> _Provided material_
((
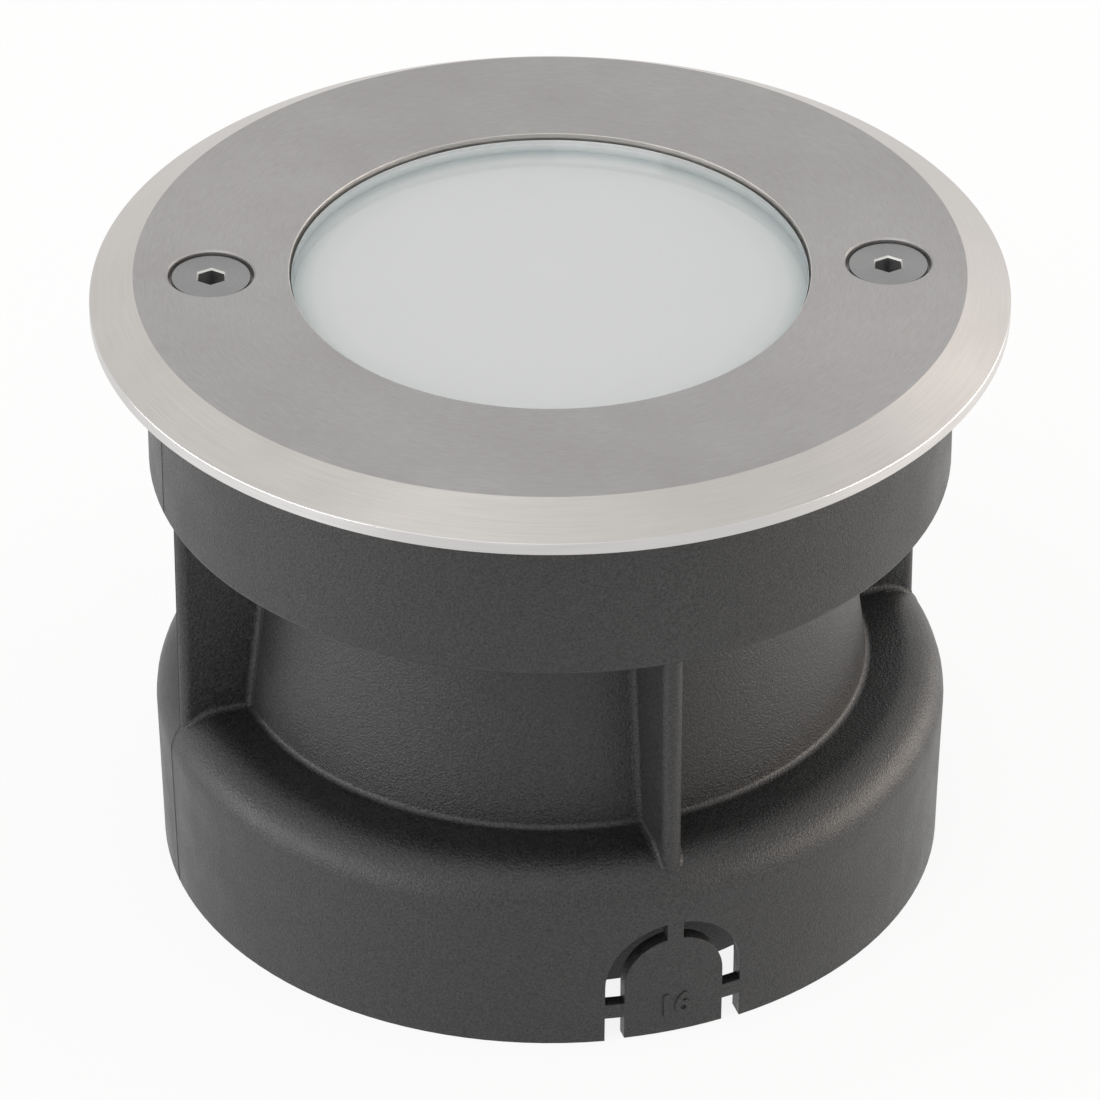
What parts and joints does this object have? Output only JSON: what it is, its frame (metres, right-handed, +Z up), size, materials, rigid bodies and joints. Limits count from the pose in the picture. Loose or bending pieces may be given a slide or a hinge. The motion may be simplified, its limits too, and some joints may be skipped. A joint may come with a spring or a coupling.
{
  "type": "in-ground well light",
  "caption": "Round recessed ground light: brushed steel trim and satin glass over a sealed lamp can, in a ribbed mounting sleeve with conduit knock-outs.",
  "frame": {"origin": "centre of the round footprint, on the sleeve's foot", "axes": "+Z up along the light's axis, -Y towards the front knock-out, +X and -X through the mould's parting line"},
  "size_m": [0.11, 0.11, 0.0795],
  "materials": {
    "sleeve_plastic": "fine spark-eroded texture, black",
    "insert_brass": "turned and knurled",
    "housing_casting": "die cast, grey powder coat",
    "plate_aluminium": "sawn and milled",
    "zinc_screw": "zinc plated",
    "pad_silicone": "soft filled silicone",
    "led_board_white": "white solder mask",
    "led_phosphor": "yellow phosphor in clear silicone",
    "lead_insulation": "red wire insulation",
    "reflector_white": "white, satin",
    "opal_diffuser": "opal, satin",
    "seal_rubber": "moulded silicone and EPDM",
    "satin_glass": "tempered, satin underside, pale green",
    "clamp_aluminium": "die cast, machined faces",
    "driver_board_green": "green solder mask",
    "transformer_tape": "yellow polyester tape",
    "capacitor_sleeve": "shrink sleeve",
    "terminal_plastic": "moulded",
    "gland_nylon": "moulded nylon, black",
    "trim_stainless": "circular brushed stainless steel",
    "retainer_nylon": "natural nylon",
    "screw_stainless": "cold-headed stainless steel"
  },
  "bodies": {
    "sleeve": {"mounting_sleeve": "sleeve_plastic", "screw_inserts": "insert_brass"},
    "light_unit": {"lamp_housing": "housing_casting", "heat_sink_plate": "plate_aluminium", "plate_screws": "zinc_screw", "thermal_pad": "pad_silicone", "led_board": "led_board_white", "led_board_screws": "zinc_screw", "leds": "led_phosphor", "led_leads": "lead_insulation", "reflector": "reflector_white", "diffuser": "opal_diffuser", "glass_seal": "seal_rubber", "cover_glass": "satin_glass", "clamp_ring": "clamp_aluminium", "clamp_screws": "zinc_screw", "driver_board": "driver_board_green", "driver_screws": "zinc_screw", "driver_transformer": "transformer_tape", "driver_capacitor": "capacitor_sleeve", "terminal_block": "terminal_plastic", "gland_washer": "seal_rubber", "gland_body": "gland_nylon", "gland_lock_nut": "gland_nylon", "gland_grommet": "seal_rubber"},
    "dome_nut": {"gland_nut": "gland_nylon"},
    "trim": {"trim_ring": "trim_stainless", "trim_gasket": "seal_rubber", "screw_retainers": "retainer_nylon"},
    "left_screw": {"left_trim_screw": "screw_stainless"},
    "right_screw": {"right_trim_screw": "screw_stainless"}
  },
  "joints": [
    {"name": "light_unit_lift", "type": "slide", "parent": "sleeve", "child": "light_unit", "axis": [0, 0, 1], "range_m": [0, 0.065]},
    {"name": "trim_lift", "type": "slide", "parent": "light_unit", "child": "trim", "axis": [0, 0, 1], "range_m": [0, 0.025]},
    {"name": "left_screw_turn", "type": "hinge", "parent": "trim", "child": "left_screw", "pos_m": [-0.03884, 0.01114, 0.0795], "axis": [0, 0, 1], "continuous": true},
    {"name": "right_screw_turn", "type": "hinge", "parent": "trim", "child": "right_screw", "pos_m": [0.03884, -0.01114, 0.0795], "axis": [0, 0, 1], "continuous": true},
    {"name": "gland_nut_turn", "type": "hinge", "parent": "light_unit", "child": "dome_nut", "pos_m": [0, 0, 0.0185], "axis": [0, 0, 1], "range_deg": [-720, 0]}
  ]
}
))
> _Task prompt_
Gather and copy every line of the data in which the string "joints" is found.

> _The response_
What parts and joints does this object have? Output only JSON: what it is, its frame (metres, right-handed, +Z up), size, materials, rigid bodies and joints. Limits count from the pose in the picture. Loose or bending pieces may be given a slide or a hinge. The motion may be simplified, its limits too, and some joints may be skipped. A joint may come with a spring or a coupling.
  "joints": [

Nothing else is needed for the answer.